South Korea said it had been conducting military drills in the area beforehand but had fired west, not north.

The White House said Obama was "outraged" by the incident, which looked likely to complicate Washington's campaign to persuade Pyongyang to abandon its nuclear programmes.

"North Korea has a pattern of doing things that are provocative. This is a particularly outrageous act," said White House spokesman Bill Burton.

The Pentagon said no immediate action was planned.

"I wouldn't say we're looking at anything in particular at this point," said Colonel Dave Lapan, a Pentagon spokesman.

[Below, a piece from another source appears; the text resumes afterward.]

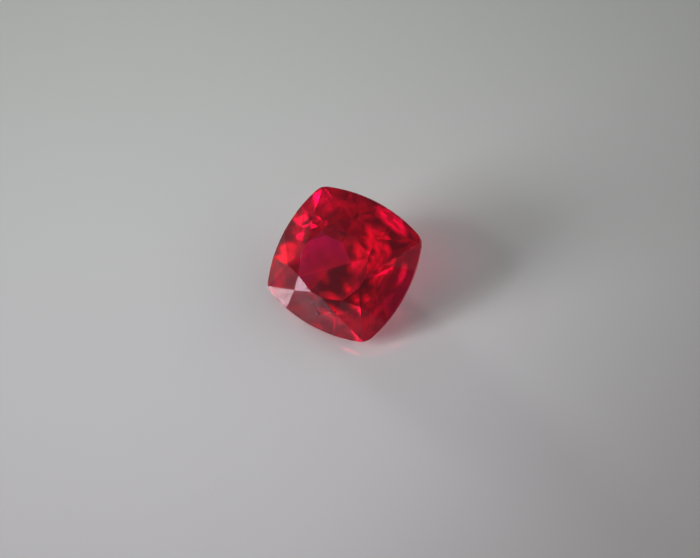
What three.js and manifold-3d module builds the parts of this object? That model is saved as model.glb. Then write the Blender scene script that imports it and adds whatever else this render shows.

The attack highlighted the limits of US leverage with North Korea and China, with some Republican lawmakers calling for more forceful response.

"Maybe this attack will wake up American diplomats addicted to soft-line diplomacy," Republican Congressman Ed Royce said in a statement.

With US troops in South Korea, the two nations' combined forces face an estimated 1 million North Korean soldiers in one of the world's biggest standing armies.

At the United Nations, Security Council diplomats said discussions were under way over how to take up the issue, but North Korea's envoy said council had no business discussing what he called an "inter-Korean" matter.

Russian Foreign Minister Sergei Lavrov called the escalation in tensions a "colossal danger."

Markets shudder

News of the exchange of fire depressed the won in offshore markets with the 1-month won down about four percent at one stage in NDF trading. US 10-year Treasury yields fell and gold rose as investors shifted to safe-haven assets.

In New York, major US stock market indexes closed more than 1 per cent lower as the tensions on the Korean peninsula added to worries about global economic conditions.